Modeling code records
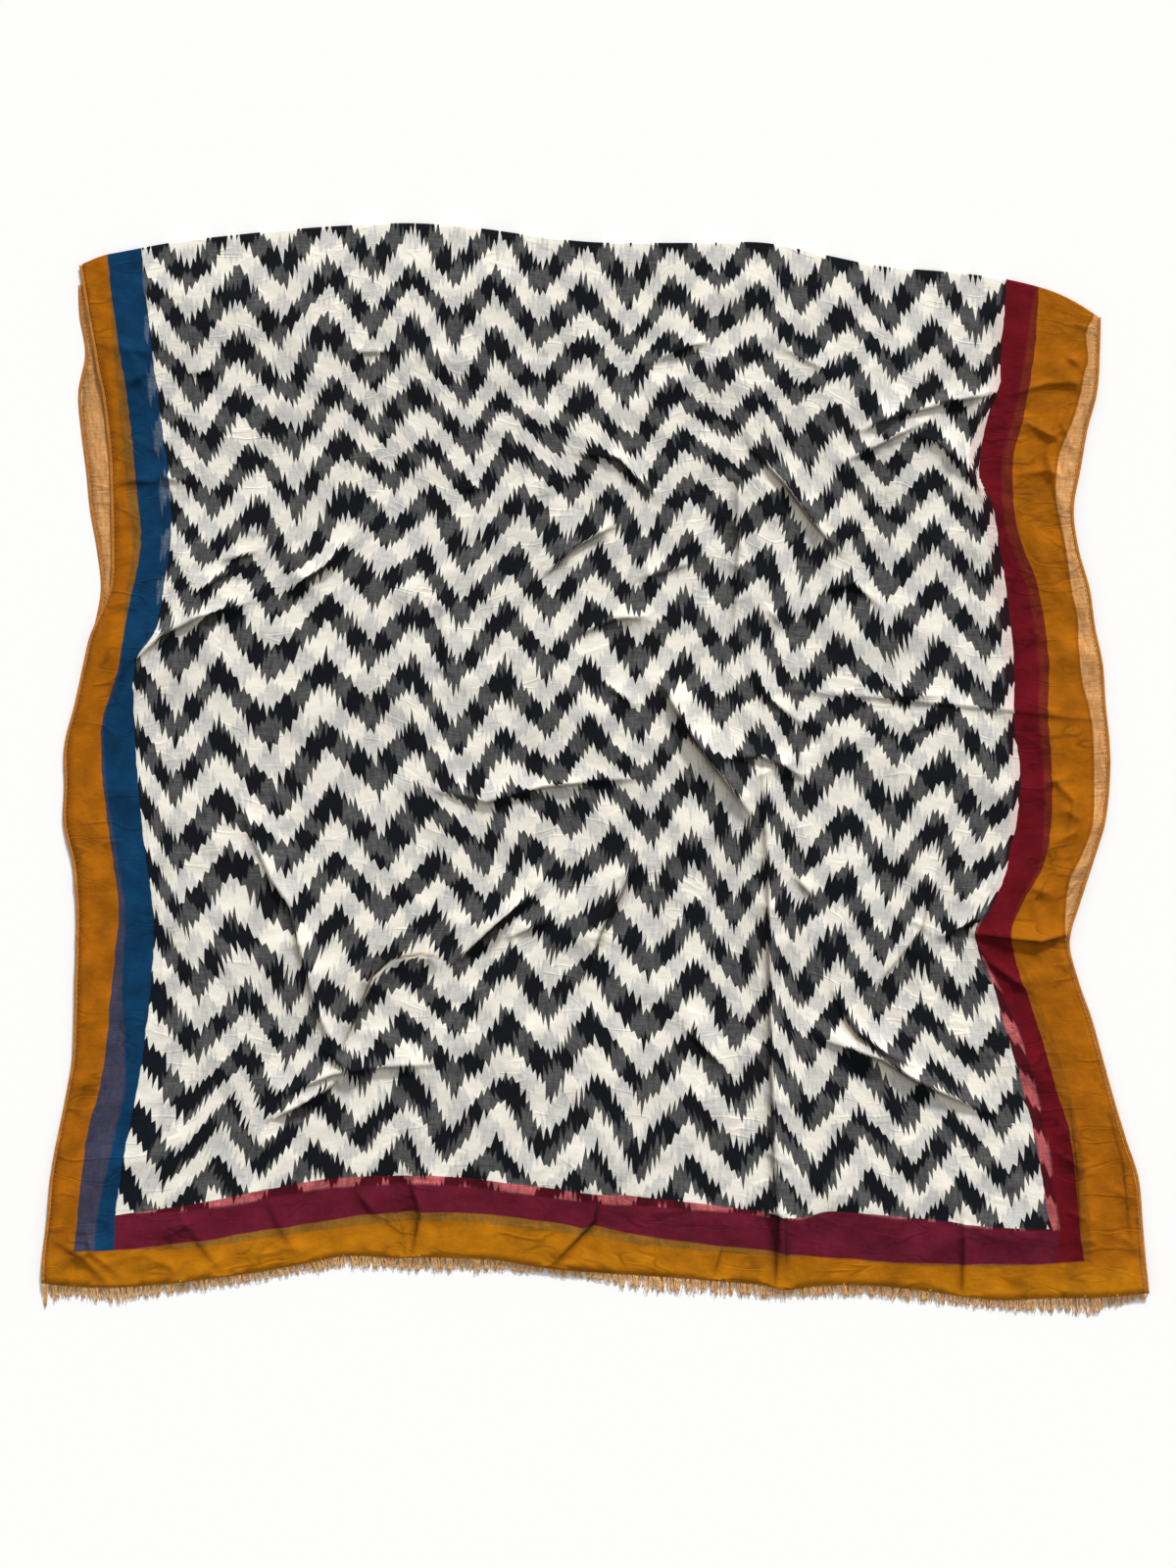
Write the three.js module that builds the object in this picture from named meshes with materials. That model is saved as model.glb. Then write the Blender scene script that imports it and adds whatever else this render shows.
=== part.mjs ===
import * as THREE from 'three';

// A long sheer scarf, printed all over, folded once across its length and laid flat with the fold
// at the far end. Millimetres, +Z up, floor at z = 0, origin under the middle of the laid-out cloth.
// "across" counts from the left end of the laid-out cloth's box and "down" from its folded end.
const SPREAD_WIDTH = 1129;
const SPREAD_DEPTH = 1114;

// Cloth wall, rolled side hems and the clear space between pieces.
const WALL = 1.2;
const HEM_WIDTH = 3.5;
const HEM_THICK = 1.8;
const SEAM = 0.4;
const CLEAR = 0.3;

// The upper layer lies on the lower layer's hems, and the fold joins the two in a half circle.
const UPPER_REST = HEM_THICK + CLEAR;
const FOLD_RADIUS = (UPPER_REST + WALL) / 2;
const FOLD_RETURN = 14;
const FOLD_TURN_STEPS = 4;

// Narrow strip along each cut end that the fringe grows from, and its strands.
const FRINGE_STRIP = 3;
const STRANDS_A_COLUMN = 2;
const STRAND_SWAY = 2.2;
const STRAND_SHORTEST = 0.55;

// Grid of the upper layer, and the rows of the lower layer's outline.
const COLUMNS = 52;
const ROWS = 38;
const OUTLINE_STEPS = 36;

// How high the cloth stands off the layer below where nothing presses it down.
const SWELL = 2.6;
const FOLD_EASE = 60;
const EDGE_EASE = 55;
const EDGE_SHARE = 0.35;

const FOLD_EDGE = {
  across: [38, 62, 77, 137, 197, 257, 317, 377, 437, 497, 557, 617, 677, 737, 797, 857,
    917, 977, 1017, 1037, 1057, 1080],
  down: [43, 33, 30, 19, 12, 6, 2, 0, 4, 12, 19, 20, 20, 20, 32, 44, 49, 56, 65, 72, 82, 97],
};

const UPPER_LEFT = {
  down: [43, 72, 102, 128, 153, 170, 192, 208, 242, 272, 332, 368, 390, 405, 425, 452, 492, 532,
    572, 612, 652, 692, 732, 772, 812, 852, 892, 932, 972, 1012, 1052, 1080],
  across: [38, 43, 48, 53, 57, 61, 64, 66, 69, 70, 71, 70, 63, 56, 48, 42, 33, 23,
    23, 22, 31, 35, 35, 34, 33, 31, 24, 16, 9, 6, 1, 0],
};

const UNDER_LEFT = {
  down: [43, 52, 92, 132, 172, 212, 252, 292, 332, 372, 412, 452, 492, 532, 572, 612, 652, 692,
    732, 772, 812, 852, 892, 932, 972, 1012, 1052, 1080],
  across: [38, 37, 38, 44, 37, 40, 45, 49, 56, 60, 53, 44, 35, 25, 25, 24, 33, 37,
    37, 36, 35, 33, 26, 18, 11, 8, 3, 2],
};

const UPPER_RIGHT = {
  down: [97, 132, 172, 212, 252, 292, 332, 372, 412, 452, 492, 532, 572, 612, 652, 692, 732, 772,
    812, 852, 892, 932, 972, 1012, 1052, 1091],
  across: [1080, 1079, 1076, 1066, 1059, 1052, 1057, 1068, 1074, 1082, 1085, 1089, 1089, 1084,
    1072, 1059, 1048, 1057, 1071, 1082, 1093, 1105, 1118, 1122, 1125, 1129],
};

const UNDER_RIGHT = {
  down: [95, 112, 139, 153, 178, 202, 220, 241, 277, 328, 376, 402, 434, 468, 491, 514, 567, 613,
    645, 666, 693, 732, 772, 812, 852, 892, 932, 972, 1012, 1052, 1091],
  across: [1073, 1065, 1067, 1063, 1058, 1051, 1043, 1036, 1033, 1043, 1050, 1056, 1057, 1061,
    1067, 1071, 1073, 1071, 1060, 1049, 1044, 1044, 1053, 1067, 1078, 1089, 1101, 1114, 1118,
    1121, 1125],
};

const WOVEN_END = {
  across: [0, 28, 73, 123, 173, 217, 267, 310, 361, 386, 420, 462, 497, 537, 597, 657, 707, 737,
    757, 787, 837, 897, 937, 977, 1027, 1084, 1129],
  down: [1080, 1084, 1085, 1082, 1076, 1070, 1061, 1053, 1055, 1054, 1055, 1057, 1063, 1068,
    1072, 1076, 1080, 1083, 1088, 1084, 1083, 1088, 1094, 1098, 1096, 1095, 1091],
};

const FRINGE_END = {
  across: [0, 17, 77, 137, 197, 257, 317, 377, 437, 497, 557, 617, 677, 737, 797, 857, 917, 977,
    1027, 1060, 1097, 1131],
  down: [1110, 1097, 1102, 1092, 1084, 1073, 1065, 1069, 1070, 1071, 1078, 1090, 1093, 1098,
    1095, 1098, 1103, 1108, 1113, 1115, 1104, 1098],
};

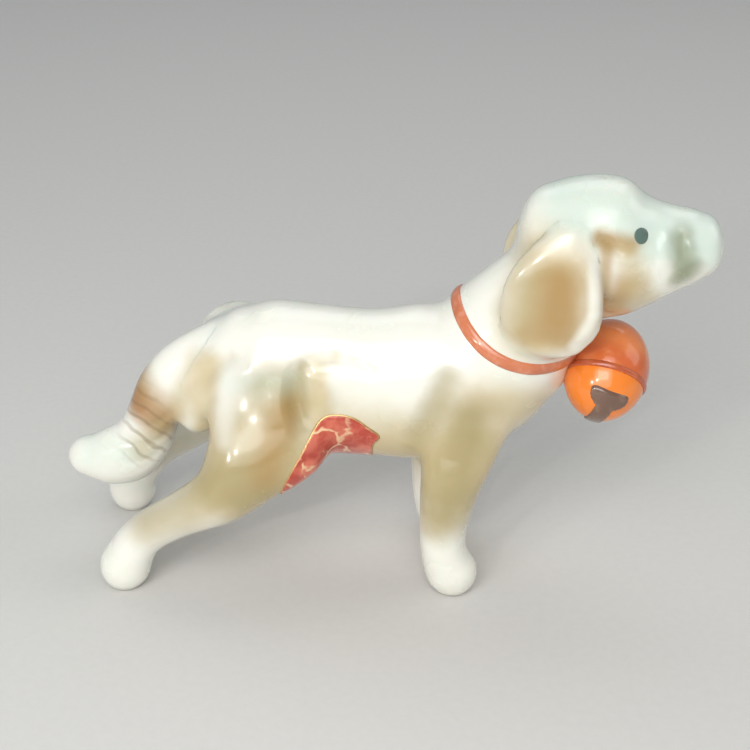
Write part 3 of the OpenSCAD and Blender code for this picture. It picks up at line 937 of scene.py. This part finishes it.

» **INSTRUCTIONS TO FOLLOW**: Extract the first line above and each line after it up to and including the one with "import * as THREE from 'three';", please, exactly and with nothing else.

» **REPLY**:
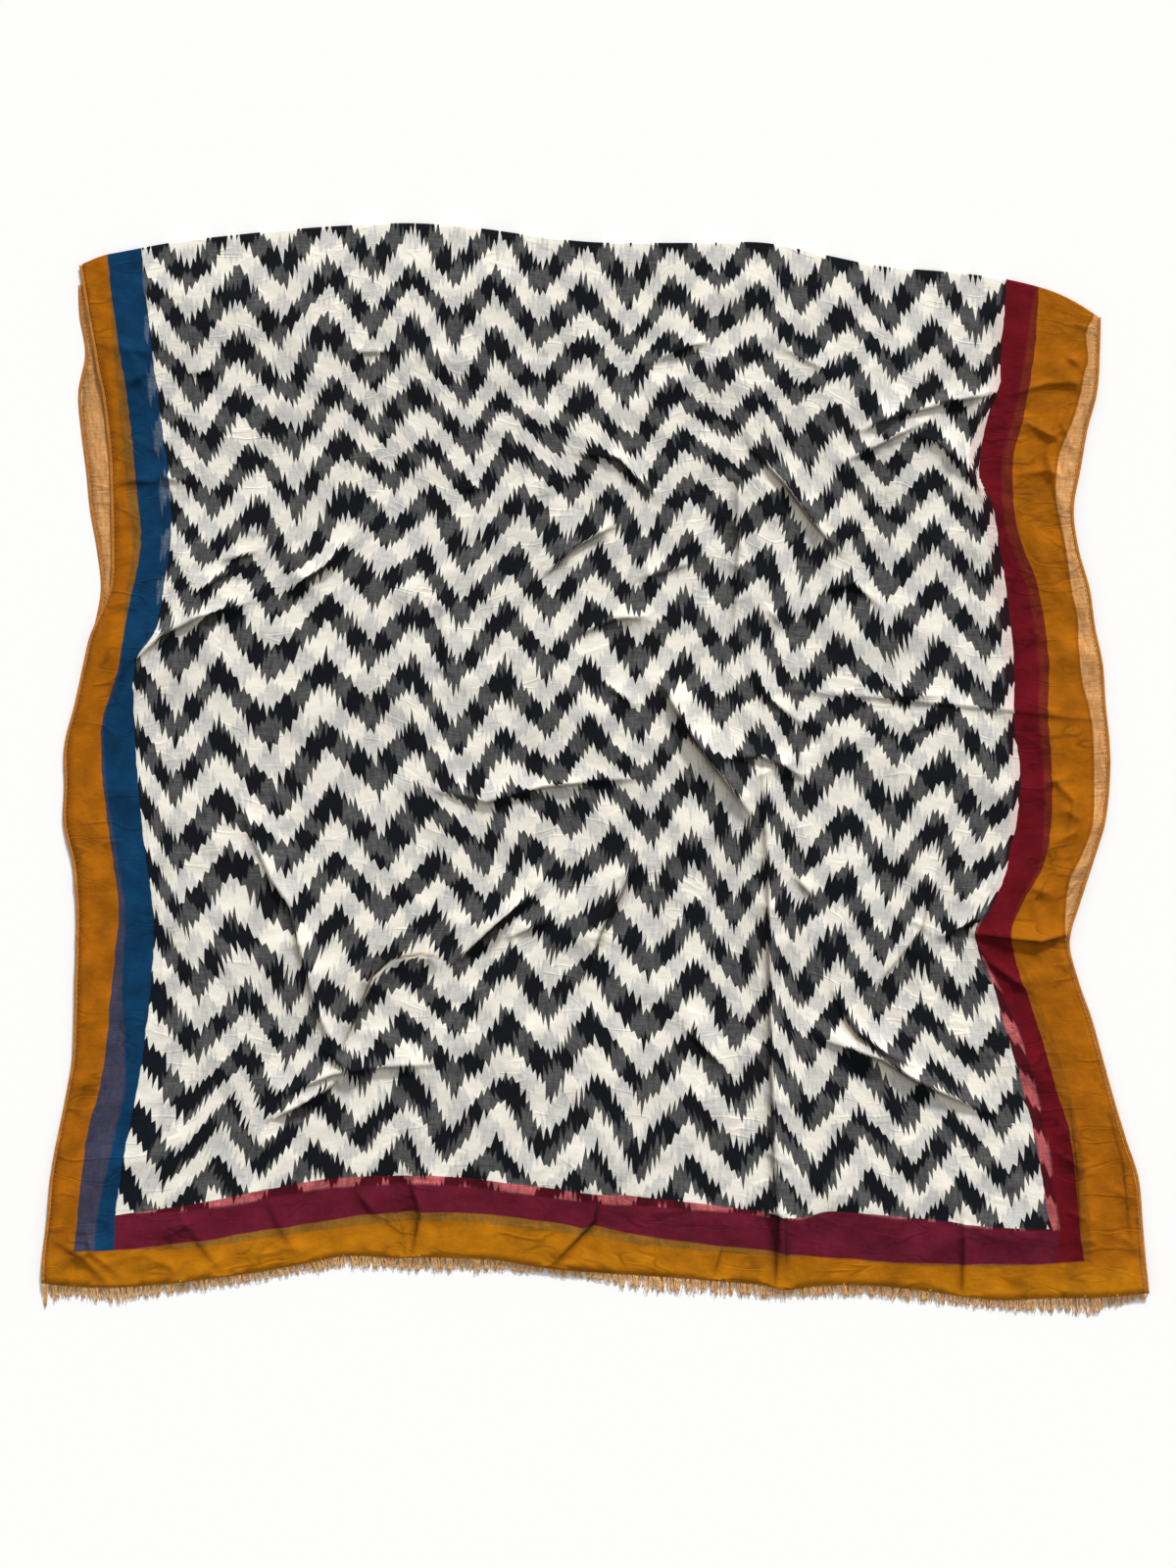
Write the three.js module that builds the object in this picture from named meshes with materials. That model is saved as model.glb. Then write the Blender scene script that imports it and adds whatever else this render shows.
=== part.mjs ===
import * as THREE from 'three';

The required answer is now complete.